### DATA BLOCK
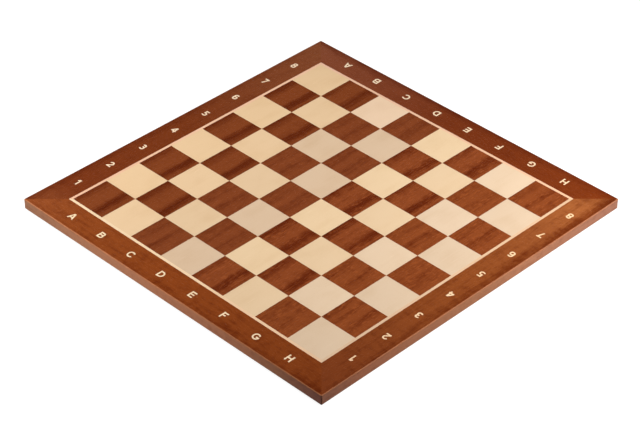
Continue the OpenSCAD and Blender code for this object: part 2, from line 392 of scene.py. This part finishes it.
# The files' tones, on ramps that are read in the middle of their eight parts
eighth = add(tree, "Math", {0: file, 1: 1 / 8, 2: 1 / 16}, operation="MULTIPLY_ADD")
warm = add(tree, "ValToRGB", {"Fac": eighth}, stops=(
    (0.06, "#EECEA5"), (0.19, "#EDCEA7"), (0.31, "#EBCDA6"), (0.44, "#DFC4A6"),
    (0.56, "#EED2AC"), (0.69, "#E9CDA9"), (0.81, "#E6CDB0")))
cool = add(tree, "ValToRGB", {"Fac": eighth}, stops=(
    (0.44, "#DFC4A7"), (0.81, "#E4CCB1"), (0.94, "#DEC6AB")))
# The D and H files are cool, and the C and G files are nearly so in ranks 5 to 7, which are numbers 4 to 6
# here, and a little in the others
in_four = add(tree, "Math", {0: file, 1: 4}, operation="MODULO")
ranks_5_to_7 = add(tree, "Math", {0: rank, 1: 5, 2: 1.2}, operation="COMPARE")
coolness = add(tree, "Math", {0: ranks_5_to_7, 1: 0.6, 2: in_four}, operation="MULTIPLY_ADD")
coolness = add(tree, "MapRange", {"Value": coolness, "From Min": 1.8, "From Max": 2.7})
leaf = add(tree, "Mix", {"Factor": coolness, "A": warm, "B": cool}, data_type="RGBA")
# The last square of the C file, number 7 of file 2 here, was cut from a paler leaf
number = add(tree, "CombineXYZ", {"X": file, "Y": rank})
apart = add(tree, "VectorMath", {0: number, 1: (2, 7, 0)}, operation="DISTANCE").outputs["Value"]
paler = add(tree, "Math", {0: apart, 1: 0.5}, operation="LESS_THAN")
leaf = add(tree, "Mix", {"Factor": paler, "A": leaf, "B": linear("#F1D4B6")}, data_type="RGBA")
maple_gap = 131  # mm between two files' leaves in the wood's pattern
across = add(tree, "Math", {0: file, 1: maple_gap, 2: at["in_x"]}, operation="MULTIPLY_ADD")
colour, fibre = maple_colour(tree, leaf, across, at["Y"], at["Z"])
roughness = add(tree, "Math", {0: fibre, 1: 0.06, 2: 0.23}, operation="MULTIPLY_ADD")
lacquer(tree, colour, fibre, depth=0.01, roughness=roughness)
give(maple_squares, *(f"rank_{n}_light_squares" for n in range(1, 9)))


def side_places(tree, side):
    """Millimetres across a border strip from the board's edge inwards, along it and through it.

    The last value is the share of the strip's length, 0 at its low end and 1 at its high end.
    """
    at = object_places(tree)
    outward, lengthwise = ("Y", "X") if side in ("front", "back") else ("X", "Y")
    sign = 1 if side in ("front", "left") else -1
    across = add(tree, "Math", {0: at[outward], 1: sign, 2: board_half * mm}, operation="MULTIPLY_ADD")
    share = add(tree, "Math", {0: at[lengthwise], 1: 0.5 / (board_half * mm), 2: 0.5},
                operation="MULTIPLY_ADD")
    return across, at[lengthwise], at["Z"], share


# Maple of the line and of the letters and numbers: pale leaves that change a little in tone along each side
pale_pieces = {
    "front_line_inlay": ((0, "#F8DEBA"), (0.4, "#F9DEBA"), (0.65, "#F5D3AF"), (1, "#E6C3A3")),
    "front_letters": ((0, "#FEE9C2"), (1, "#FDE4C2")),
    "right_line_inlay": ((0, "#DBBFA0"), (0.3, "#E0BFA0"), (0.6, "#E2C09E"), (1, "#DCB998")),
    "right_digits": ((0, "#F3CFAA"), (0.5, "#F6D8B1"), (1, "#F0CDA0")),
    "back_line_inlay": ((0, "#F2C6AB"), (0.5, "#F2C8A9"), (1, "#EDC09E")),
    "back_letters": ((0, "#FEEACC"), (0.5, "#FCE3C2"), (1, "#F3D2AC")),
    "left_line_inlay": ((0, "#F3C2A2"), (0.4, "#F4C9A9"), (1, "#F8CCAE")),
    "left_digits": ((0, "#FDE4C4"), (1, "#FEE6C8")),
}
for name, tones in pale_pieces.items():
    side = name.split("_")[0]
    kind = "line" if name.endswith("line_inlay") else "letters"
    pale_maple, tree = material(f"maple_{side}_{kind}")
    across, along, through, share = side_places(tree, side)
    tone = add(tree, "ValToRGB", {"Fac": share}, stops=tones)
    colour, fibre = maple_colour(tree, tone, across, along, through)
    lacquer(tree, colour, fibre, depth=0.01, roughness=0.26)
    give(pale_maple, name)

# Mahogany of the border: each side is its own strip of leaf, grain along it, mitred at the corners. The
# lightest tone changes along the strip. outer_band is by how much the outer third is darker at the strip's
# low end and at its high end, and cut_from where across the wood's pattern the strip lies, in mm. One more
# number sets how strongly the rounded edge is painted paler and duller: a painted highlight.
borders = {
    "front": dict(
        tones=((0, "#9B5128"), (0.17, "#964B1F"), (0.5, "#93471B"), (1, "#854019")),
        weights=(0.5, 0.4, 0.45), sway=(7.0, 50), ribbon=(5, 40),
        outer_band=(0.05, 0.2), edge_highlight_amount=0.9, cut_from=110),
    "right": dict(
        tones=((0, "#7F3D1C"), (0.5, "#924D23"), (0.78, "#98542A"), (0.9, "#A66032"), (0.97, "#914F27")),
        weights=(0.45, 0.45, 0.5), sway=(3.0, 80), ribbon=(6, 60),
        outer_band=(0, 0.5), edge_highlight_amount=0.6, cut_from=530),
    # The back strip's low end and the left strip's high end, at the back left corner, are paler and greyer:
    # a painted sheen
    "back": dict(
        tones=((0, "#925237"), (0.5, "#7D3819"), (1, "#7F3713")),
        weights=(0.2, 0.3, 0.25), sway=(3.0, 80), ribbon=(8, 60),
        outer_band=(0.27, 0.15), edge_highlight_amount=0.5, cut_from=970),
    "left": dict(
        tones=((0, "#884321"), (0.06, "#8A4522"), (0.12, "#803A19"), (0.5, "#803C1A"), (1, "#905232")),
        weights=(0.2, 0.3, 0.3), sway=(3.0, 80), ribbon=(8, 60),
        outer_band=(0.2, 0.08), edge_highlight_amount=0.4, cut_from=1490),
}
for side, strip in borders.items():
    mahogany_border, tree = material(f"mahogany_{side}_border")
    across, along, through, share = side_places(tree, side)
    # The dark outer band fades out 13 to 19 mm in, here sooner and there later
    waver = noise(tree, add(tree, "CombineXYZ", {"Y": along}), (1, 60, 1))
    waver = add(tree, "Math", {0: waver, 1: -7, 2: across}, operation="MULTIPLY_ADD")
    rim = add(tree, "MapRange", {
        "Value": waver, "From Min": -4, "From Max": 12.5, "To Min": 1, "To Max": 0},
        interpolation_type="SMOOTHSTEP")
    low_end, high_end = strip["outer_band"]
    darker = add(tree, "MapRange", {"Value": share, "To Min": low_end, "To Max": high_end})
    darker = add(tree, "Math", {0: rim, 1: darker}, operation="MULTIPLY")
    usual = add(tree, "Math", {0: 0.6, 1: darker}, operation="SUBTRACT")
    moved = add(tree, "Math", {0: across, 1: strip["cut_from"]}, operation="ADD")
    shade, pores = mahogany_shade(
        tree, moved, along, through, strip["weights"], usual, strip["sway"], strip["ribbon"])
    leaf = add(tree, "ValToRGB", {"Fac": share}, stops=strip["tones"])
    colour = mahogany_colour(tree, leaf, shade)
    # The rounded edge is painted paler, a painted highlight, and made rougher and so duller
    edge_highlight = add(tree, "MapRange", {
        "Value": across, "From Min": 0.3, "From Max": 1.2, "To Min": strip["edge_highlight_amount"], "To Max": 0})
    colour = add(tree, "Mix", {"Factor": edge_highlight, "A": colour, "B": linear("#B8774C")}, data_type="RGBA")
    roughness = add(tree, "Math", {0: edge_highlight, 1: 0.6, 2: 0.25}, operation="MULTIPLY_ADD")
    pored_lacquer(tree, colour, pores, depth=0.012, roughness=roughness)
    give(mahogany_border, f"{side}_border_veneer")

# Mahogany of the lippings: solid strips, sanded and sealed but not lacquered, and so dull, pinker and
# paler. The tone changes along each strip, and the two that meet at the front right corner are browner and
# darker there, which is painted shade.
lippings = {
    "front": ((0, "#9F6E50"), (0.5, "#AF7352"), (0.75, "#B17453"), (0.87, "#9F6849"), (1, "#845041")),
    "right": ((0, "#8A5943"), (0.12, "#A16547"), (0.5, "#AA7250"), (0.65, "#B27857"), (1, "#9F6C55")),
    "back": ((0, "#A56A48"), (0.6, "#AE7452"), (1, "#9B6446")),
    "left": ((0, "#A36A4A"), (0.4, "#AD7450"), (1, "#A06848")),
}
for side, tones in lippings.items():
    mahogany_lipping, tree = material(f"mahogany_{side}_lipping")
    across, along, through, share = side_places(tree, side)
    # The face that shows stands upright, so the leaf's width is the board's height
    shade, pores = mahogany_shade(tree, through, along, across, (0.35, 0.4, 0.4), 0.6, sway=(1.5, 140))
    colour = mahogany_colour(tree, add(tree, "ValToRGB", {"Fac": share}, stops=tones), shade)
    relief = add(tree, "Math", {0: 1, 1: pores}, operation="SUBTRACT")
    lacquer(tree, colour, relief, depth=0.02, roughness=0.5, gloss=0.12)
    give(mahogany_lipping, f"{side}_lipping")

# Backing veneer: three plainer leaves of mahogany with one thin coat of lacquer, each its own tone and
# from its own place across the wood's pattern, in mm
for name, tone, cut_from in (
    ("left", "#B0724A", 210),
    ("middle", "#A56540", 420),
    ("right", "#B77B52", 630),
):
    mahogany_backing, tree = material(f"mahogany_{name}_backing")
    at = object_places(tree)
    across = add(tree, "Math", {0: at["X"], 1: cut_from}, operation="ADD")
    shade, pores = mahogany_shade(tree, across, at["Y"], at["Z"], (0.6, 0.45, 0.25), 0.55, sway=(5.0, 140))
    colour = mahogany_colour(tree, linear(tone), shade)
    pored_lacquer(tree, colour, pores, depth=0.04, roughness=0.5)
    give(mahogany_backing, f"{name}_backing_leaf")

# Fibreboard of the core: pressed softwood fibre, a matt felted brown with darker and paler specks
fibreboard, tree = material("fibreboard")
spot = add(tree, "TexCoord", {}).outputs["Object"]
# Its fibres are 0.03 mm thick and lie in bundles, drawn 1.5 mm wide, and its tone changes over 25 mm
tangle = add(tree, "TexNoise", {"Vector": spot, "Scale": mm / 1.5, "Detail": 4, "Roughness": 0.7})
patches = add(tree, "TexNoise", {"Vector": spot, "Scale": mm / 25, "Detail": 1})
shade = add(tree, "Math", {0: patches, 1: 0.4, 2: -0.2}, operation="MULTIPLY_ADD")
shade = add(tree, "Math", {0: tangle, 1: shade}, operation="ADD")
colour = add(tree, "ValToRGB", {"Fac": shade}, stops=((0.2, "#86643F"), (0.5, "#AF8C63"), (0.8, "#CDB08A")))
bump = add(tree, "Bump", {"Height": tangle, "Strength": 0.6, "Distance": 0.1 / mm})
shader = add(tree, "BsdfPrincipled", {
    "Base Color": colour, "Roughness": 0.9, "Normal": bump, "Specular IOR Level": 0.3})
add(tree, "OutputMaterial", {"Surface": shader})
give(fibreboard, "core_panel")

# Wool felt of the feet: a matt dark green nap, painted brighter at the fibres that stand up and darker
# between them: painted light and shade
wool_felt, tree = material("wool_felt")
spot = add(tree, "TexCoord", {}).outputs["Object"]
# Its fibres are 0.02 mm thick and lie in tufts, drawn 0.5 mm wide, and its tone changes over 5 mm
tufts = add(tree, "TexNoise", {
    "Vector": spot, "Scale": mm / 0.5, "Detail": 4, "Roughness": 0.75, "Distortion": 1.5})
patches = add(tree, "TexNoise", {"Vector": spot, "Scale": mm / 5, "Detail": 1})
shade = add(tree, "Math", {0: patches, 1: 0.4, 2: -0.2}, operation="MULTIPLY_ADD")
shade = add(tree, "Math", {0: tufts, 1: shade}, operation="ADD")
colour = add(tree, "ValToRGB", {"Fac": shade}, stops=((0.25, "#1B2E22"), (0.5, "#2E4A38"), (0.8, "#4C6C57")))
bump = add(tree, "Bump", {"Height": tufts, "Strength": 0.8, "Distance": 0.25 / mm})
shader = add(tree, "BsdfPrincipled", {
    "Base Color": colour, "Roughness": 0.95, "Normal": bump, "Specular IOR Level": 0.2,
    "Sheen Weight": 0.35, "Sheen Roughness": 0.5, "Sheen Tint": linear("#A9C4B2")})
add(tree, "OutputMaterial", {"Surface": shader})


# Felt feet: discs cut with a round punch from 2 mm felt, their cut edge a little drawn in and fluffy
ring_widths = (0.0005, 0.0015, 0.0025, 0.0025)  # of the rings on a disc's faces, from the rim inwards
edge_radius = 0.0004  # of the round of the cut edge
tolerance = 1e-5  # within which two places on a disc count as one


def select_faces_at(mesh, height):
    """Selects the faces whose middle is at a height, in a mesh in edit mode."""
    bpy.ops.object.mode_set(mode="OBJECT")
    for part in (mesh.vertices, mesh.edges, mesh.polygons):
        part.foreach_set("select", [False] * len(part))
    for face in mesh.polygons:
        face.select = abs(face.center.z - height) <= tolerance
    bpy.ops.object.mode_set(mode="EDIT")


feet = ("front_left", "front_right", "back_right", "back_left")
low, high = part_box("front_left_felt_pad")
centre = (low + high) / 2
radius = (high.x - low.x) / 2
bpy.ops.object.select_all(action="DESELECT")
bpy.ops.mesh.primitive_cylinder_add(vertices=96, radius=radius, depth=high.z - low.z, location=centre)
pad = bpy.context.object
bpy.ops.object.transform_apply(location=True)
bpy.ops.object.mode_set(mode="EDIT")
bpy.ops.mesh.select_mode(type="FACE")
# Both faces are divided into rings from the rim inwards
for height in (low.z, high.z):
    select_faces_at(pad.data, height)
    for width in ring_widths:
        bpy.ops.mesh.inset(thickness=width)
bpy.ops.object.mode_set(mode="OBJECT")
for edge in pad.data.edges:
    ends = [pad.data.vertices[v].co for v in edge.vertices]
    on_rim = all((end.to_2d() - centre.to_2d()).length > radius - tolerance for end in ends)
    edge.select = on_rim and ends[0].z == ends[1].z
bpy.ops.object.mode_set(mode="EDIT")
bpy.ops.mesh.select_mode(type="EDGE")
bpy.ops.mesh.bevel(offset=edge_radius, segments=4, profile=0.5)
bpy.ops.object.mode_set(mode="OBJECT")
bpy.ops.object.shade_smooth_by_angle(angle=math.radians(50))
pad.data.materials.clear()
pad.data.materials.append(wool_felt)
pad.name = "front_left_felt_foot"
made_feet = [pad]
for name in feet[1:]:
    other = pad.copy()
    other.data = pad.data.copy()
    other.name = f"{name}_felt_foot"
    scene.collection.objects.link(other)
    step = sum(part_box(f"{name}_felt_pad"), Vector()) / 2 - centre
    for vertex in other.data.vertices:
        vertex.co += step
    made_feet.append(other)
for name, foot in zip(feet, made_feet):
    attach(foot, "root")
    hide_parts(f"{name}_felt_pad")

### THE REQUEST
Repeat the material word for word from its opening line up to and including the line containing "in range(1, 9)))".

### FULL SOLUTION
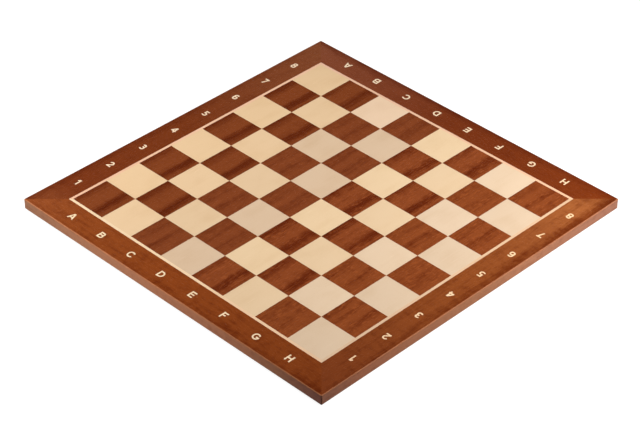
Continue the OpenSCAD and Blender code for this object: part 2, from line 392 of scene.py. This part finishes it.
# The files' tones, on ramps that are read in the middle of their eight parts
eighth = add(tree, "Math", {0: file, 1: 1 / 8, 2: 1 / 16}, operation="MULTIPLY_ADD")
warm = add(tree, "ValToRGB", {"Fac": eighth}, stops=(
    (0.06, "#EECEA5"), (0.19, "#EDCEA7"), (0.31, "#EBCDA6"), (0.44, "#DFC4A6"),
    (0.56, "#EED2AC"), (0.69, "#E9CDA9"), (0.81, "#E6CDB0")))
cool = add(tree, "ValToRGB", {"Fac": eighth}, stops=(
    (0.44, "#DFC4A7"), (0.81, "#E4CCB1"), (0.94, "#DEC6AB")))
# The D and H files are cool, and the C and G files are nearly so in ranks 5 to 7, which are numbers 4 to 6
# here, and a little in the others
in_four = add(tree, "Math", {0: file, 1: 4}, operation="MODULO")
ranks_5_to_7 = add(tree, "Math", {0: rank, 1: 5, 2: 1.2}, operation="COMPARE")
coolness = add(tree, "Math", {0: ranks_5_to_7, 1: 0.6, 2: in_four}, operation="MULTIPLY_ADD")
coolness = add(tree, "MapRange", {"Value": coolness, "From Min": 1.8, "From Max": 2.7})
leaf = add(tree, "Mix", {"Factor": coolness, "A": warm, "B": cool}, data_type="RGBA")
# The last square of the C file, number 7 of file 2 here, was cut from a paler leaf
number = add(tree, "CombineXYZ", {"X": file, "Y": rank})
apart = add(tree, "VectorMath", {0: number, 1: (2, 7, 0)}, operation="DISTANCE").outputs["Value"]
paler = add(tree, "Math", {0: apart, 1: 0.5}, operation="LESS_THAN")
leaf = add(tree, "Mix", {"Factor": paler, "A": leaf, "B": linear("#F1D4B6")}, data_type="RGBA")
maple_gap = 131  # mm between two files' leaves in the wood's pattern
across = add(tree, "Math", {0: file, 1: maple_gap, 2: at["in_x"]}, operation="MULTIPLY_ADD")
colour, fibre = maple_colour(tree, leaf, across, at["Y"], at["Z"])
roughness = add(tree, "Math", {0: fibre, 1: 0.06, 2: 0.23}, operation="MULTIPLY_ADD")
lacquer(tree, colour, fibre, depth=0.01, roughness=roughness)
give(maple_squares, *(f"rank_{n}_light_squares" for n in range(1, 9)))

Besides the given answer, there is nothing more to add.